DATASET EXCERPT »
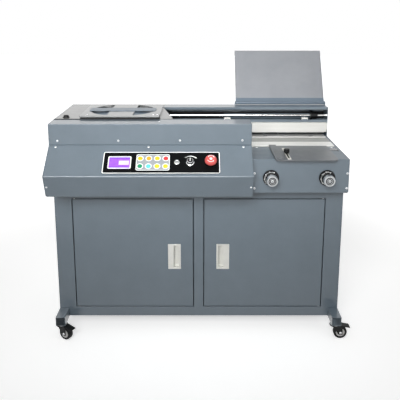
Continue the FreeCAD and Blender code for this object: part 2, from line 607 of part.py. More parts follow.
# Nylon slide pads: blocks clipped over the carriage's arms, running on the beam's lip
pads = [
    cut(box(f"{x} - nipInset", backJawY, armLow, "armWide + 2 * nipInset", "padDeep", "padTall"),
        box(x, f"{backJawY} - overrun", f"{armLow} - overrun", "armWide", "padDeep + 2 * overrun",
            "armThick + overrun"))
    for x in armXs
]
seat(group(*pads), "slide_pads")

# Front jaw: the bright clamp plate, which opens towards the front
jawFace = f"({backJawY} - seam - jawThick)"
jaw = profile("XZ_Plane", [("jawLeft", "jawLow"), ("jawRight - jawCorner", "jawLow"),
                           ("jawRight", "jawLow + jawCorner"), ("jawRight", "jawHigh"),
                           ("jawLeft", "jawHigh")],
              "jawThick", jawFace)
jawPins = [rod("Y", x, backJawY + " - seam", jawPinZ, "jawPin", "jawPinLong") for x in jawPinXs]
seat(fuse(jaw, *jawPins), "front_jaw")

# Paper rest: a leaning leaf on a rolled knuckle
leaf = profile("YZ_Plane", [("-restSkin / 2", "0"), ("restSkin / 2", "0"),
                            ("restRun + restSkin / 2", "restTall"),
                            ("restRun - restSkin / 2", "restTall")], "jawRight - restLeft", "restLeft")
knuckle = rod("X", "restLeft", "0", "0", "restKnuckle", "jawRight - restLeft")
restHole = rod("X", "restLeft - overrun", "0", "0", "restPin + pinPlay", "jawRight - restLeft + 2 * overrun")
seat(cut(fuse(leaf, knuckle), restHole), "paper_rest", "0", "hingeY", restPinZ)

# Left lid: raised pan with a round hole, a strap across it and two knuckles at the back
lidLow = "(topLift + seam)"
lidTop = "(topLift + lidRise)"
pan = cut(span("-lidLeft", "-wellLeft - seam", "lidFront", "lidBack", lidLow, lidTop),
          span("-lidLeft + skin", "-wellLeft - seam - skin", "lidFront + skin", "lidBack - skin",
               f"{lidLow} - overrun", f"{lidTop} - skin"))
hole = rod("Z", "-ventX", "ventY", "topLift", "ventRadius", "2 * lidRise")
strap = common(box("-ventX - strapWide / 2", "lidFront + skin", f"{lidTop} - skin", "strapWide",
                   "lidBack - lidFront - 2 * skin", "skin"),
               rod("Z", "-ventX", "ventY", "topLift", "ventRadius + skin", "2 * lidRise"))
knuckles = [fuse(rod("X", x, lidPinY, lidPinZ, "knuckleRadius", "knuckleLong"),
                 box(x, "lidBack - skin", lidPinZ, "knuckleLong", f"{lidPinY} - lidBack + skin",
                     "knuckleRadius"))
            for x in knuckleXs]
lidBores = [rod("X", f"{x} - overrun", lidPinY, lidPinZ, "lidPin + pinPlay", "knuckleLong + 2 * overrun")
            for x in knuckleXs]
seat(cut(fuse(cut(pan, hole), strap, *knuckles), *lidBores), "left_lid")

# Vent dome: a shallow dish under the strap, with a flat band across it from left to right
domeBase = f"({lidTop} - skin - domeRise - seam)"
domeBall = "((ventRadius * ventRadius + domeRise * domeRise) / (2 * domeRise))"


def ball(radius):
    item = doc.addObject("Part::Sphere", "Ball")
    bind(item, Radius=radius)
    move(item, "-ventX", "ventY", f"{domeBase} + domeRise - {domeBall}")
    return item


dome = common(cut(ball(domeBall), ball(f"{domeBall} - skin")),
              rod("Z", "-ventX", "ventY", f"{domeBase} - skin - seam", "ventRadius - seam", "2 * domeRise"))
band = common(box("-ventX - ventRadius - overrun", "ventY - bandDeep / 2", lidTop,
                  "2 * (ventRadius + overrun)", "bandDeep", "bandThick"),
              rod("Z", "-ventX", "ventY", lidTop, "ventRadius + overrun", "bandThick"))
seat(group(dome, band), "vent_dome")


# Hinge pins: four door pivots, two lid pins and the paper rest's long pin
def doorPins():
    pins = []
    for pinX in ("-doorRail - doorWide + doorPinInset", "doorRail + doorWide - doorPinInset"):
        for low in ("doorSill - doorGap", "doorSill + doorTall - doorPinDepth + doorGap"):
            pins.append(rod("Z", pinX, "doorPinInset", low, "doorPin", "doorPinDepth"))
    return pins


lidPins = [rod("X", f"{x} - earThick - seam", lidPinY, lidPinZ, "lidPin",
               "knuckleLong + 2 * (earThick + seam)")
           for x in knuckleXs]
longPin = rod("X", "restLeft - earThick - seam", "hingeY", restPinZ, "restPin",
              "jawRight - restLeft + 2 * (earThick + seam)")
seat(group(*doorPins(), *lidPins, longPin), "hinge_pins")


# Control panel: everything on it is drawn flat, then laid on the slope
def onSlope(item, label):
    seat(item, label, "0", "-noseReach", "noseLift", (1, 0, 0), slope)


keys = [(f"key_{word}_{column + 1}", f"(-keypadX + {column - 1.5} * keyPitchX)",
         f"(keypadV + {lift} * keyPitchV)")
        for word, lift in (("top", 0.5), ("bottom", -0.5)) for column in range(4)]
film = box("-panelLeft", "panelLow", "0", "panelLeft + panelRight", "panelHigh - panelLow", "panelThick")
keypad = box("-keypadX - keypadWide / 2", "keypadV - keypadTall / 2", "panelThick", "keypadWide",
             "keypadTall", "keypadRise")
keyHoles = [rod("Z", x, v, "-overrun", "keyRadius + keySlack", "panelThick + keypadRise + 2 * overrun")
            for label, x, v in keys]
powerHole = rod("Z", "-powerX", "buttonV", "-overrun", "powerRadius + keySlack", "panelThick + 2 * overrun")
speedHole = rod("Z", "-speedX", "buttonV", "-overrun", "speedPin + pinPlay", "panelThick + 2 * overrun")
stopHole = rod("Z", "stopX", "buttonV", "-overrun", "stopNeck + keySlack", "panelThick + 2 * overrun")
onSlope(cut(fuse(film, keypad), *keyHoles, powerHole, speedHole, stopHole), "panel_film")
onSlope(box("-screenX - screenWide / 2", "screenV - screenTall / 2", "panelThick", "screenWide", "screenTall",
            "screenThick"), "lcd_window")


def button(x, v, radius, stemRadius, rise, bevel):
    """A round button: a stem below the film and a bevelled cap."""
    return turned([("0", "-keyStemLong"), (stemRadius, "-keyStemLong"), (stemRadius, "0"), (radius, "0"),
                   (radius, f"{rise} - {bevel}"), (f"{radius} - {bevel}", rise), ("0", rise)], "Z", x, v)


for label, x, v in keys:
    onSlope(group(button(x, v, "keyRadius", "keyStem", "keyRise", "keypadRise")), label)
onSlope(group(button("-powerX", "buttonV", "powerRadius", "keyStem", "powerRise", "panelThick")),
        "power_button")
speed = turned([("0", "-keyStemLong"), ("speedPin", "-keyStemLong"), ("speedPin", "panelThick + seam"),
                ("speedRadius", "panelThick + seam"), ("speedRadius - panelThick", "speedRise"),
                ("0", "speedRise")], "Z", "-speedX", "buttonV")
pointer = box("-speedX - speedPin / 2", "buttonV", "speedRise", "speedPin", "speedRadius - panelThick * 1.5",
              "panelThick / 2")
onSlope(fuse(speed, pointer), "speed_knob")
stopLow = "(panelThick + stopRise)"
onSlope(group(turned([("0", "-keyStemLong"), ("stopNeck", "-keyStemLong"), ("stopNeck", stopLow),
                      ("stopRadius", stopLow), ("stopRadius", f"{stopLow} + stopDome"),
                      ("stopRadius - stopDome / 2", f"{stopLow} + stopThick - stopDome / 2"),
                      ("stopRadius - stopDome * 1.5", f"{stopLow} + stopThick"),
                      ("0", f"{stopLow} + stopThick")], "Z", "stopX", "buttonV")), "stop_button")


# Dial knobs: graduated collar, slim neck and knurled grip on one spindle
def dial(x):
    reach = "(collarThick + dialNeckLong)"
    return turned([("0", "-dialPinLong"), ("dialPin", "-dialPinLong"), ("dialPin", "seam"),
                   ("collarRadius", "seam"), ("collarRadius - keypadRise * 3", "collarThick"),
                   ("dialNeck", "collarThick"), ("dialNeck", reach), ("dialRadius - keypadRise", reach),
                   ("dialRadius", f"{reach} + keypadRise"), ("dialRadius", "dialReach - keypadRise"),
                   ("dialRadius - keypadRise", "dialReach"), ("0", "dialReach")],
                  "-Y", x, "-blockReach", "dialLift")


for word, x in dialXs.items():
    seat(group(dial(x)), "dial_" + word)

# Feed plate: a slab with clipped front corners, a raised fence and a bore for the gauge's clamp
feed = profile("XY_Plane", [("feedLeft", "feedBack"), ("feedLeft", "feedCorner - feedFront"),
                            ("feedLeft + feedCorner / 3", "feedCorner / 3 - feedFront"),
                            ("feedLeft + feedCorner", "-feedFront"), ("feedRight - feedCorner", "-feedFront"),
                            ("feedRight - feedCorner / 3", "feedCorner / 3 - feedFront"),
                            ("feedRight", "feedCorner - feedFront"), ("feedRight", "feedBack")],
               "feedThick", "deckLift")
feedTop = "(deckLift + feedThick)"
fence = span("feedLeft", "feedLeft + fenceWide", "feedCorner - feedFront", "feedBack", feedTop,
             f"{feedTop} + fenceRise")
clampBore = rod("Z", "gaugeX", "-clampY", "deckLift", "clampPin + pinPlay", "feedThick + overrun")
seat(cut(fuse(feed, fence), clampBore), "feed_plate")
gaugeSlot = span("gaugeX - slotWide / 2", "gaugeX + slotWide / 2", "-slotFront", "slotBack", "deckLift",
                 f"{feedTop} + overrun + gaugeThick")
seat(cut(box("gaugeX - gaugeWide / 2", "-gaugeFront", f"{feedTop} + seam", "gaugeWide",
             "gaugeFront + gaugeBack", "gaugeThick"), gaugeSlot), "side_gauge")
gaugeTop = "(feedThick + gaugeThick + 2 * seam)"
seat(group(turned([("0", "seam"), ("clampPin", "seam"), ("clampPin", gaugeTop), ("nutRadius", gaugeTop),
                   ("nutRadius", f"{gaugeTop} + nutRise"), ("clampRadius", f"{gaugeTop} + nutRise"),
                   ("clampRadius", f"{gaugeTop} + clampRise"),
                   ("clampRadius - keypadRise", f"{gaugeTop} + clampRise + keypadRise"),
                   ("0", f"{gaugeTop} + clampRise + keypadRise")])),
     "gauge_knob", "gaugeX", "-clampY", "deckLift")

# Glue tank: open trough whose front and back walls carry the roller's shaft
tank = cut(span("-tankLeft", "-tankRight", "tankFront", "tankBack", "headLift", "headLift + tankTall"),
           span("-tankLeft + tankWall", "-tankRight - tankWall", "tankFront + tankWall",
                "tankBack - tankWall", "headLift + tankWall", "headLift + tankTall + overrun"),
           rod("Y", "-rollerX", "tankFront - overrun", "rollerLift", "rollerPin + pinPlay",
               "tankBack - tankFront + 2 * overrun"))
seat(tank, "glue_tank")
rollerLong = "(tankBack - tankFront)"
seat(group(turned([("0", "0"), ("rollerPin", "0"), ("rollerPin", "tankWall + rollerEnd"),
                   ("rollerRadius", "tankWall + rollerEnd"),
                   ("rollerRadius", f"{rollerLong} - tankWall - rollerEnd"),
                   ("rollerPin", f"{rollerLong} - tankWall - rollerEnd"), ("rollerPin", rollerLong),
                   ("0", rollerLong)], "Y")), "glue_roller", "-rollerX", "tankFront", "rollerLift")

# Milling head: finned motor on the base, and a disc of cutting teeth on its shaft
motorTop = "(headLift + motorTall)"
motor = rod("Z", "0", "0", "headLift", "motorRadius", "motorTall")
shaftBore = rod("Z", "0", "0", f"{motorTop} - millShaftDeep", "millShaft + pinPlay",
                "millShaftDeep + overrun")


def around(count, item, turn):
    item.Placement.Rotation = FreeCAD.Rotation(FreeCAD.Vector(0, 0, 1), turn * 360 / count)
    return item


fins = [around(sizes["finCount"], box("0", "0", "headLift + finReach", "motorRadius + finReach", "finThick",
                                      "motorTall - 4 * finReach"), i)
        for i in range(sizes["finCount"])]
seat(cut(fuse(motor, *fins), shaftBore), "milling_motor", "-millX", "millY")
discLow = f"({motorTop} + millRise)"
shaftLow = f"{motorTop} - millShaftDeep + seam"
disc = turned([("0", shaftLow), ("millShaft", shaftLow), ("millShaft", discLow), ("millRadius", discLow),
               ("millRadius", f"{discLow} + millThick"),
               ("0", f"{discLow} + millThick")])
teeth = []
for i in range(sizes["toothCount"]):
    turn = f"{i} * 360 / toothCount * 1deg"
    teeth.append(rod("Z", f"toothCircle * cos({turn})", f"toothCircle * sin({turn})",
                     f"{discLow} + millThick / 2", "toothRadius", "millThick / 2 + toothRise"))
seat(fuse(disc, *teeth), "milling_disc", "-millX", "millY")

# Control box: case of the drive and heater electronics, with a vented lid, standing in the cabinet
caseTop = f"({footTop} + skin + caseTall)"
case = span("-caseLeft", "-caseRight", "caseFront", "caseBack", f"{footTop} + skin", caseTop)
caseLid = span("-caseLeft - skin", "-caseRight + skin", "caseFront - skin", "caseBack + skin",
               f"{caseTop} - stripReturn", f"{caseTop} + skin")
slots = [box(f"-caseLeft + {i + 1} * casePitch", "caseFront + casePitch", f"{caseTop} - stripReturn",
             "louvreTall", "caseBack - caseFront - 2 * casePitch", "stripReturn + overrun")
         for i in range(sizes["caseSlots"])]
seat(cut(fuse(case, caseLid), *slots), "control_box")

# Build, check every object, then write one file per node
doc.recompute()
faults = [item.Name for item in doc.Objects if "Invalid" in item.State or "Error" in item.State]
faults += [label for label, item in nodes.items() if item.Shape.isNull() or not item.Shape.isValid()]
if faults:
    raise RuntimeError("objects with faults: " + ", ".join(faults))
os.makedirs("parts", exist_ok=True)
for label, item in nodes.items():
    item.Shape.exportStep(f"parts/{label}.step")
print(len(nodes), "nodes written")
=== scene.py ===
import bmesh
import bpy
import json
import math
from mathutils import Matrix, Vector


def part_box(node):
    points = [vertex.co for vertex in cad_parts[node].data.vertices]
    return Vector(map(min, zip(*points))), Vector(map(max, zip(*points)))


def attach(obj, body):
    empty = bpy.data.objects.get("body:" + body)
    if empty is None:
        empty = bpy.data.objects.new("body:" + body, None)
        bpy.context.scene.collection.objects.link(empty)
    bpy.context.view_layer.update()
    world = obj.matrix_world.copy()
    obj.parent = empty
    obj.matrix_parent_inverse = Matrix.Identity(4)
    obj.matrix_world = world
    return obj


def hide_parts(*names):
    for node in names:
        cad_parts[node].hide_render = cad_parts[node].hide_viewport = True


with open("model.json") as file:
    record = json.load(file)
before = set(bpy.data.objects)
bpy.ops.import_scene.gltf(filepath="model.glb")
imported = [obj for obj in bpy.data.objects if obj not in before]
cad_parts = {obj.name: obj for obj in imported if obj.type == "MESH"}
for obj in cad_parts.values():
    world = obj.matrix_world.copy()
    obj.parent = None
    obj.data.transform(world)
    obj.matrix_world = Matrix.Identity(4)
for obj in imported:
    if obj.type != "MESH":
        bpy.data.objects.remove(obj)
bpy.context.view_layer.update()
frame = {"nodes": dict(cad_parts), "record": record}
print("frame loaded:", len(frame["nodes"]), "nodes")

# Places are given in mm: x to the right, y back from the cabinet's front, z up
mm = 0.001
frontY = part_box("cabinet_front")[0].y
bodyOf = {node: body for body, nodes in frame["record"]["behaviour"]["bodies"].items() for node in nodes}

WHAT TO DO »
Pull out each line containing the word "type" and copy it.

REPLY TO THE TASK »
cad_parts = {obj.name: obj for obj in imported if obj.type == "MESH"}
    if obj.type != "MESH":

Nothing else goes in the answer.